A combined effort by British, Swiss, French, and US intelligence has recently procured a list of some 15 individuals who were allegedly Russian spies moving within Europe via France's Haute-Savoie region between 2014 and 2018, Le Monde reports.
The investigation claims that said individuals at some point passed through the region, including notably the towns of Chamonix, Evian and Annemasse, pinpointing the places where these people allegedly ate, stayed and shopped, though whether these activities were something only a spy would do wasn't immediately clear.
And while the newspaper noted that the investigators haven't found any material or arms left by the alleged agents, it apparently did not deter a senior French intelligence official from speculating that "the most likely hypothesis is to consider it (Haute-Savoie) as a rear base for all the clandestine operations carried out by unit 29155 in Europe".
This investigation, however, was far from the only instance of Western intelligence services hunting “Russian spies”, real or otherwise. Here's just a few examples of valiant attempts to ferret out the pesky Red from under the bed.
As Le Monde points out, the aforementioned investigation was launched retrospectively in the wake of the alleged poisoning of Sergei Skripal and his daughter Yulia in Salisbury last year, which then-Prime Minister of the UK Theresa May claimed was “highly likely” masterminded by Russia.
The British authorities named two Russian men – Alexander Petrov and Ruslan Boshirov, branded as the Chuckle brothers of International Espionage by some – as the alleged perpetrators of the attack whose names were supposedly aliases of two GRU operatives, despite the apparent lack of evidence to back up either of these claims.
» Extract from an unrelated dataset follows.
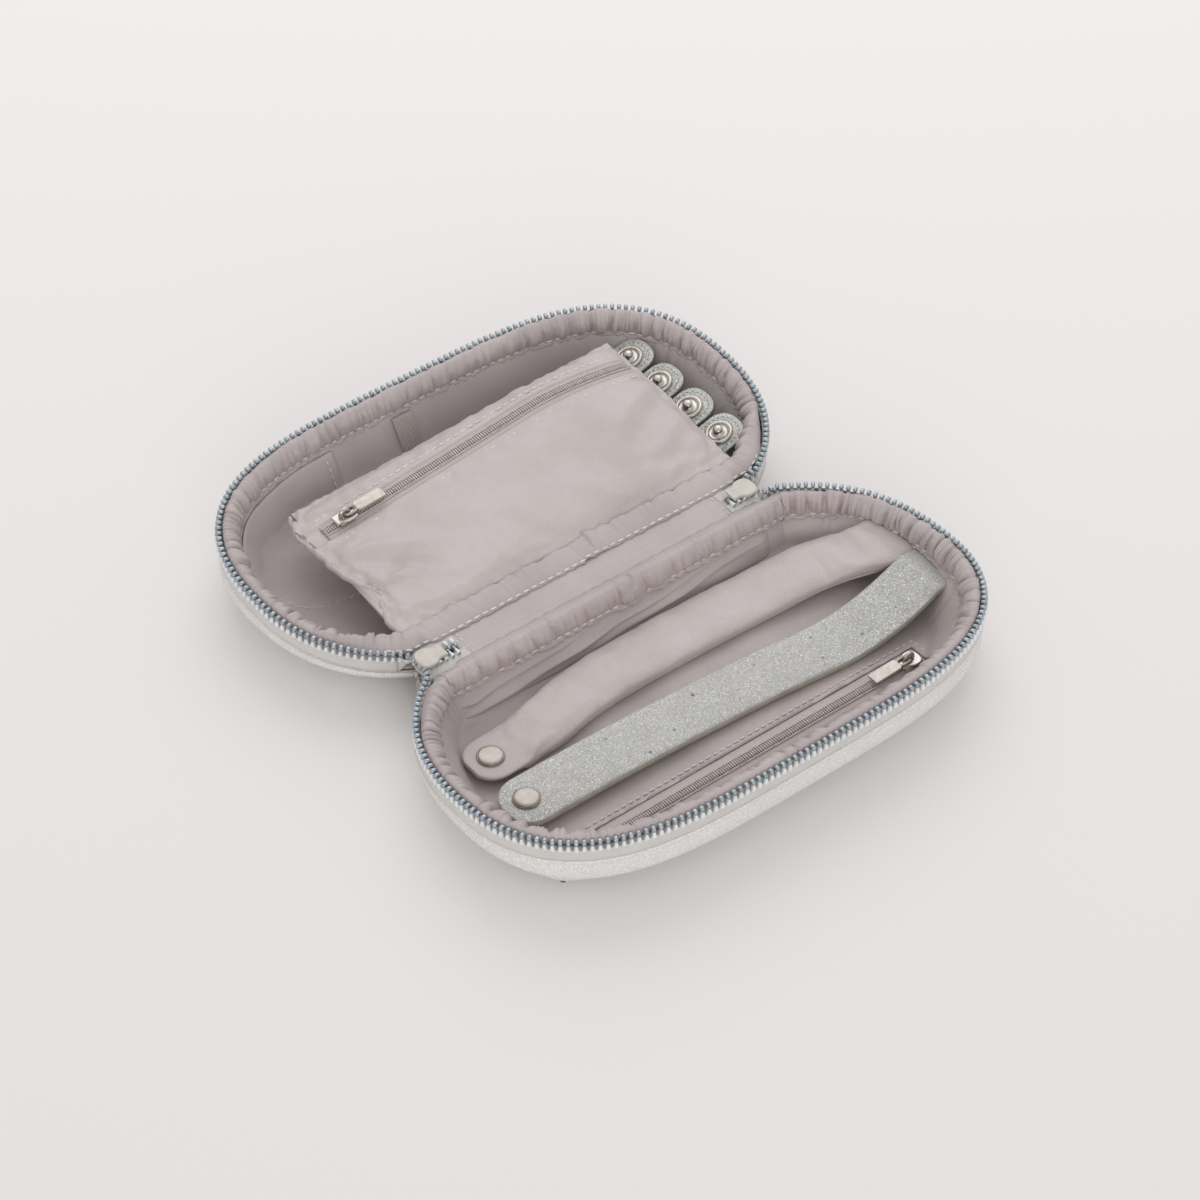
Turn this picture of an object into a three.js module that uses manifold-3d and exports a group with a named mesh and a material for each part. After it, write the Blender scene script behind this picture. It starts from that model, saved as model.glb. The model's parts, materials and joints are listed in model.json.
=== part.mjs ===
// Travel jewellery case, opened flat: a base half, a spine and a lid half, zipped all round.
// X runs along the spine, the lid lies towards +Y, the base towards -Y, and Z is up.
// The origin is on the table under the middle of the spine. All sizes are in millimetres.
import * as THREE from 'three';
import { mergeVertices } from 'three/addons/utils/BufferGeometryUtils.js';
import Module from 'manifold-3d';

const wasm = await Module();
wasm.setup();

// Rim outline of each half: two half superellipses that meet at the widest station
const RIM_HALF_LENGTH = 104.5;
const RIM_WIDEST = 60.1;          // distance of the widest station from the spine line
const RIM_FAR_DEPTH = 55.7;       // from the widest station to the far side
const RIM_NEAR_DEPTH = 66.6;      // from the widest station towards the spine, before the flat
const FAR_POWER_X = 3.8;
const NEAR_POWER_X = 3.14;
const POWER_Y = 2.31;
const RING_COUNT = 56;            // stations round each half

// Heights at the rim
const RIM_HEIGHT = 24;            // rim plane above the table at the spine line
const RIM_SLOPE = THREE.MathUtils.degToRad(3.7);
const TAPE_BAND = 9.8;            // visible zip tape between the shell and the teeth
const STITCH_DROP = 8.8;          // inner stitch line below the rim plane
const SPINE_SEAM_DROP = 4.6;      // shell edge below the rim plane along the spine
const SEAM_RISE_INSET = 12.8;     // the shell edge reaches that level this far in from the spine's ends
const SEAM_RISE_RUN = 13;         // length over which it rises
const SEAM_RISE_DEPTH = 4;        // and how far round the corner it still rises

// Sheets and gaps
const GAP = 0.3;                  // running gap between touching pieces
const INTO = 0.2;                 // how far joined solids run into each other
const SHELL_THICK = 1.4;
const BOARD_THICK = 1.2;
const BAG_THICK = 0.8;
const LINING_THICK = 0.8;
const TAPE_THICK = 1.0;

// Shell, board and lining
const FOLD_HALF_GAP = 4;          // each fold line from the spine's middle line
const FOLD_TO_SHELL = 0.9;
const SHELL_FOOT_INSET = 14;      // rim outline to the shell's footprint
const CORNER_FILL = 5.5;          // how far the darted corners stand out of that footprint
const FOOT_ROUND = 12;            // height of the shell's rounded bottom edge
const WALL_INSET_TOP = 6.9;       // rim outline to the lining wall at the stitch line
const WALL_INSET_FLOOR = 17.5;    // rim outline to the lining wall at the floor
const WALL_INSET_SPINE = 12.5;    // the same on the spine side
const BOARD_TO_WALL = 1;          // board edge inside the foot of the lining wall

// Gathered band round the rim
const BAND_DEPTH = 4.4;
const BAND_CLEAR = 0.6;           // top of the band below the rim plane
const BAND_EDGE = 1.6;            // outer edge of the rounded top below the rim plane
const BAND_SHOULDER = 1.9;        // inner edge of the rounded top below the rim plane
const BAND_FULL = 5.4;            // fullest part of the band below the rim plane
const BAND_FOOT = 0.7;            // foot of the band above the lining
const BAND_SPINE_SHIFT = 1.8;     // the band stands further in along the spine

// Main zip
const TOOTH_PITCH = 2.54;
const TOOTH_HEIGHT = 2.7;
const TOOTH_HALF_WIDTH = 1.35;
const TOOTH_CROWN = 0.6;          // width of a tooth's top as a share of its width
const TOOTH_WEDGE = 0.7;          // height of the wedge under each row
const TOOTH_CLEAR = 0.35;         // tooth tips below the rim plane
const CHAIN_DROP = 2.2;           // middle of the meshed teeth below the rim plane
const CHAIN_HALF_WIDTH = 2.8;
const CHAIN_HALF_HEIGHT = 1.1;
const CHAIN_NOTCH = 0.6;          // height of the notch between two teeth as a share of the chain's
const SLIDER_LENGTH = 13;
const SLIDER_HALF_WIDTH = 5.5;
const SLIDER_HALF_HEIGHT = 2.6;
const SLIDER_PLATE = 1.2;
const SLIDER_POST = 2.2;          // length of the post between a slider's mouths
const SLIDER_POST_HALF = 1.1;
const SLIDER_TO_ROW = 1.4;        // from a slider to the open rows of teeth
const LEFT_TRAVEL = 4.5;          // free run of the left slider towards the spine
const LEFT_SLIDER_GAP = 5.2;      // teeth that show between the spine and the left slider
const RIGHT_SLIDER_GAP = 0.5;

// Spine
const SPINE_LEFT_INSET = 44.7;    // ends of the spine from the ends of the case
const SPINE_RIGHT_INSET = 47.5;
const SPINE_PANEL_THICK = 1.4;
const SPINE_PANEL_LIFT = 0.1;     // panel's inner face above the fold lines

// Pullers and the arches that they hang in
const BAR = 1.1;                  // thickness of a puller and of its end bar
const ARCH_OPEN_X = 2;
const ARCH_OPEN_Z = 1.7;
const ARCH_LEG = 0.8;
const ARCH_HALF_WIDTH = 1;
const PULL_HALF_WIDTH = 2.4;
const PULL_LENGTH = 16.5;
const MAIN_PULL_LENGTH = 15.5;
const PULL_DROOP = THREE.MathUtils.degToRad(3);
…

The lengthy investigation, which was performed without Russia's involvement despite the fact that Moscow did offer its assistance, yielded plenty in terms of accusations but little in the form of concrete evidence, as neither of the suspects were actually seen interacting with Skripal or carrying out poisoning activities in Salisbury, while at the same time London adamantly refused to grant Russia access to Sergei and Yulia Skripal, victims of the alleged attack.
Last year, Dutch authorities announced that they arrested and deported a group of alleged Russian GRU agents who were apparently preparing to conduct a hacker attack on the Organization for the Prohibition of Chemical Weapons (OPCW).
The items in “agents'” possession allegedly included “taxi receipts from a GRU facility in Moscow,” though whether it was a sign of their incompetence or somebody else's wasn't clear.
Shortly after that incident, head of the Swiss NDB intelligence service Jean-Philippe Gaudin also claimed that Russian spying in his country is increasing, though he did not provide any names or specific examples.
“I cannot give a lot of details about the Russian activities in Switzerland but it is clear we have more activities than before,” he said. “I cannot say how many spies, but it is significant.”
And Russian national Maria Butina ended up spending a year in a US prison after being indicted on one count of conspiracy to act as a foreign agent without notifying the Attorney General, with a number of media outlets and many social media users branding her a spy despite an apparent lack of evidence to back up that claim.
And it seems that even being a marine animal can't protect one from becoming a suspect, as a beluga whale caught on camera while playing rugby with a group of South African sailors near the Arctic Circle was branded a ‘Russian spy’ after the discovery of an ‘Equipment St. Petersburg’ inscription, written in English, on one of its harness clips.